What you will do: Repeat each line of the material exactly.

=-=-=-=-=

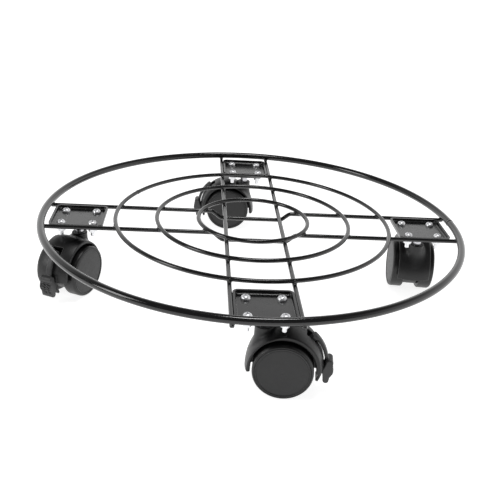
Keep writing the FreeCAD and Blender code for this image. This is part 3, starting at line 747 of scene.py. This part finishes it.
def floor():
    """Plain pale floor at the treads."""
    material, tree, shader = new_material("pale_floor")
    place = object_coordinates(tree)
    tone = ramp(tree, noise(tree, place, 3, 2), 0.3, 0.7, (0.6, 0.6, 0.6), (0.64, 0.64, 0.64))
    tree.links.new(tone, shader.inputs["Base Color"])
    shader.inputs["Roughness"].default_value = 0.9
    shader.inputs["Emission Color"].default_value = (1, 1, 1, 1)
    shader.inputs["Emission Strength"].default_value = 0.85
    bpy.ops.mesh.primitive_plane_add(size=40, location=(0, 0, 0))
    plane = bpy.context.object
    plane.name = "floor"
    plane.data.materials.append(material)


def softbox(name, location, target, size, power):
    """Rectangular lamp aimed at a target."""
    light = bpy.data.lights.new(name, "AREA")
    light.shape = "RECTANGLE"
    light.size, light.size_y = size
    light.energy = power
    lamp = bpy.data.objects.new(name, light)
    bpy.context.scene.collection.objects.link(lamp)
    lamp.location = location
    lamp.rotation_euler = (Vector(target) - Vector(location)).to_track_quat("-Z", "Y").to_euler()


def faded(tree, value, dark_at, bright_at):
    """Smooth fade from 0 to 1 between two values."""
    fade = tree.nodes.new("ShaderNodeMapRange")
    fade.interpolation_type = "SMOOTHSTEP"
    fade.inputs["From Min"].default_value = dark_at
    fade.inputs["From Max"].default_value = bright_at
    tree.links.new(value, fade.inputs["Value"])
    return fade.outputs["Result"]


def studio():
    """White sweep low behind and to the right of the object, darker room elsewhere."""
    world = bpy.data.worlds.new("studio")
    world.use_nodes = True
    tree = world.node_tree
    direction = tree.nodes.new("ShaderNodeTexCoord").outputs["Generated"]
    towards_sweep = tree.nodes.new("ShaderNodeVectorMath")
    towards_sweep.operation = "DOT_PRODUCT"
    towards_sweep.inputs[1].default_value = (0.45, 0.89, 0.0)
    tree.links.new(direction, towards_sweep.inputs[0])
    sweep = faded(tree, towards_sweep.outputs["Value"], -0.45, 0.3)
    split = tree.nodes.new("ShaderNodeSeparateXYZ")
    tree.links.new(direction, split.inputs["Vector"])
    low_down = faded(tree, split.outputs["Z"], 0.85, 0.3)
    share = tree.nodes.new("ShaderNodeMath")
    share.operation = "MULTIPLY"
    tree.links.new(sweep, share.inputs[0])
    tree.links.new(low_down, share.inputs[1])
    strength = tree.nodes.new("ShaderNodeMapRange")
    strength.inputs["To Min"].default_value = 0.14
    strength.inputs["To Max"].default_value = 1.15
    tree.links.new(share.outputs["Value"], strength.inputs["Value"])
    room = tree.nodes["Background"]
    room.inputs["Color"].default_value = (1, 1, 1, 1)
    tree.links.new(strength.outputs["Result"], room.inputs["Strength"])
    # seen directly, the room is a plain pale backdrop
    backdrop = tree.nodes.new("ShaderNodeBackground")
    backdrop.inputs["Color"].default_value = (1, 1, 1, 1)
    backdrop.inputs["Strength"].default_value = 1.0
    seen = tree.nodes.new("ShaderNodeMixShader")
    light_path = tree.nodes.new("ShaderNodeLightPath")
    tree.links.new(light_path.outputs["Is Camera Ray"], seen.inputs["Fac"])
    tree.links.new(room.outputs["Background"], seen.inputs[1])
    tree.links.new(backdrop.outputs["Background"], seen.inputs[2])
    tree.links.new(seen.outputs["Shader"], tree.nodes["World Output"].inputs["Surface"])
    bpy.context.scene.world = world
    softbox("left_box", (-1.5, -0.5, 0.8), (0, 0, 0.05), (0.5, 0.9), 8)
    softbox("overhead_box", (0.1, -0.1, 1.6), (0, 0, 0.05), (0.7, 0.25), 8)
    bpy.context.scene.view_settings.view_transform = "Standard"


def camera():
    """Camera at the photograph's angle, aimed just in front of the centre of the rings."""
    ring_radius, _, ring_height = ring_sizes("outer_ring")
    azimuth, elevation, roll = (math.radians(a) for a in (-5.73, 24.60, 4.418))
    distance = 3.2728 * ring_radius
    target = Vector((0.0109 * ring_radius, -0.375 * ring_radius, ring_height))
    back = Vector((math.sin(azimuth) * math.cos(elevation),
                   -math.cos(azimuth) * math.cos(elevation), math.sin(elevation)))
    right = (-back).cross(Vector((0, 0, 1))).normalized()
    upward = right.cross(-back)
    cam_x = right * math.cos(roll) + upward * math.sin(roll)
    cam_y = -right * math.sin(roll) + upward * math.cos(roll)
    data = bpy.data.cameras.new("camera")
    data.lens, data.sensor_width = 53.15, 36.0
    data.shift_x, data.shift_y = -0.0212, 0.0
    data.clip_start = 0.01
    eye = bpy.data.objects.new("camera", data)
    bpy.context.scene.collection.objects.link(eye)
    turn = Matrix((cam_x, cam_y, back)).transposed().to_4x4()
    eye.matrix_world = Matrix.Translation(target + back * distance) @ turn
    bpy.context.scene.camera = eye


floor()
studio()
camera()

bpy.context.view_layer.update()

=-=-=-=-=

Written answer:
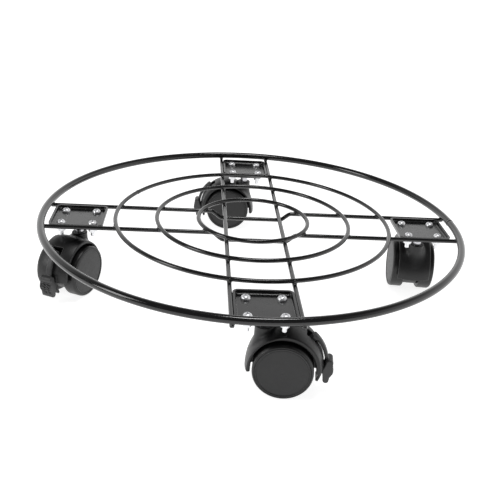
Keep writing the FreeCAD and Blender code for this image. This is part 3, starting at line 747 of scene.py. This part finishes it.
def floor():
    """Plain pale floor at the treads."""
    material, tree, shader = new_material("pale_floor")
    place = object_coordinates(tree)
    tone = ramp(tree, noise(tree, place, 3, 2), 0.3, 0.7, (0.6, 0.6, 0.6), (0.64, 0.64, 0.64))
    tree.links.new(tone, shader.inputs["Base Color"])
    shader.inputs["Roughness"].default_value = 0.9
    shader.inputs["Emission Color"].default_value = (1, 1, 1, 1)
    shader.inputs["Emission Strength"].default_value = 0.85
    bpy.ops.mesh.primitive_plane_add(size=40, location=(0, 0, 0))
    plane = bpy.context.object
    plane.name = "floor"
    plane.data.materials.append(material)


def softbox(name, location, target, size, power):
    """Rectangular lamp aimed at a target."""
    light = bpy.data.lights.new(name, "AREA")
    light.shape = "RECTANGLE"
    light.size, light.size_y = size
    light.energy = power
    lamp = bpy.data.objects.new(name, light)
    bpy.context.scene.collection.objects.link(lamp)
    lamp.location = location
    lamp.rotation_euler = (Vector(target) - Vector(location)).to_track_quat("-Z", "Y").to_euler()


def faded(tree, value, dark_at, bright_at):
    """Smooth fade from 0 to 1 between two values."""
    fade = tree.nodes.new("ShaderNodeMapRange")
    fade.interpolation_type = "SMOOTHSTEP"
    fade.inputs["From Min"].default_value = dark_at
    fade.inputs["From Max"].default_value = bright_at
    tree.links.new(value, fade.inputs["Value"])
    return fade.outputs["Result"]


def studio():
    """White sweep low behind and to the right of the object, darker room elsewhere."""
    world = bpy.data.worlds.new("studio")
    world.use_nodes = True
    tree = world.node_tree
    direction = tree.nodes.new("ShaderNodeTexCoord").outputs["Generated"]
    towards_sweep = tree.nodes.new("ShaderNodeVectorMath")
    towards_sweep.operation = "DOT_PRODUCT"
    towards_sweep.inputs[1].default_value = (0.45, 0.89, 0.0)
    tree.links.new(direction, towards_sweep.inputs[0])
    sweep = faded(tree, towards_sweep.outputs["Value"], -0.45, 0.3)
    split = tree.nodes.new("ShaderNodeSeparateXYZ")
    tree.links.new(direction, split.inputs["Vector"])
    low_down = faded(tree, split.outputs["Z"], 0.85, 0.3)
    share = tree.nodes.new("ShaderNodeMath")
    share.operation = "MULTIPLY"
    tree.links.new(sweep, share.inputs[0])
    tree.links.new(low_down, share.inputs[1])
    strength = tree.nodes.new("ShaderNodeMapRange")
    strength.inputs["To Min"].default_value = 0.14
    strength.inputs["To Max"].default_value = 1.15
    tree.links.new(share.outputs["Value"], strength.inputs["Value"])
    room = tree.nodes["Background"]
    room.inputs["Color"].default_value = (1, 1, 1, 1)
    tree.links.new(strength.outputs["Result"], room.inputs["Strength"])
    # seen directly, the room is a plain pale backdrop
    backdrop = tree.nodes.new("ShaderNodeBackground")
    backdrop.inputs["Color"].default_value = (1, 1, 1, 1)
    backdrop.inputs["Strength"].default_value = 1.0
    seen = tree.nodes.new("ShaderNodeMixShader")
    light_path = tree.nodes.new("ShaderNodeLightPath")
    tree.links.new(light_path.outputs["Is Camera Ray"], seen.inputs["Fac"])
    tree.links.new(room.outputs["Background"], seen.inputs[1])
    tree.links.new(backdrop.outputs["Background"], seen.inputs[2])
    tree.links.new(seen.outputs["Shader"], tree.nodes["World Output"].inputs["Surface"])
    bpy.context.scene.world = world
    softbox("left_box", (-1.5, -0.5, 0.8), (0, 0, 0.05), (0.5, 0.9), 8)
    softbox("overhead_box", (0.1, -0.1, 1.6), (0, 0, 0.05), (0.7, 0.25), 8)
    bpy.context.scene.view_settings.view_transform = "Standard"


def camera():
    """Camera at the photograph's angle, aimed just in front of the centre of the rings."""
    ring_radius, _, ring_height = ring_sizes("outer_ring")
    azimuth, elevation, roll = (math.radians(a) for a in (-5.73, 24.60, 4.418))
    distance = 3.2728 * ring_radius
    target = Vector((0.0109 * ring_radius, -0.375 * ring_radius, ring_height))
    back = Vector((math.sin(azimuth) * math.cos(elevation),
                   -math.cos(azimuth) * math.cos(elevation), math.sin(elevation)))
    right = (-back).cross(Vector((0, 0, 1))).normalized()
    upward = right.cross(-back)
    cam_x = right * math.cos(roll) + upward * math.sin(roll)
    cam_y = -right * math.sin(roll) + upward * math.cos(roll)
    data = bpy.data.cameras.new("camera")
    data.lens, data.sensor_width = 53.15, 36.0
    data.shift_x, data.shift_y = -0.0212, 0.0
    data.clip_start = 0.01
    eye = bpy.data.objects.new("camera", data)
    bpy.context.scene.collection.objects.link(eye)
    turn = Matrix((cam_x, cam_y, back)).transposed().to_4x4()
    eye.matrix_world = Matrix.Translation(target + back * distance) @ turn
    bpy.context.scene.camera = eye


floor()
studio()
camera()

bpy.context.view_layer.update()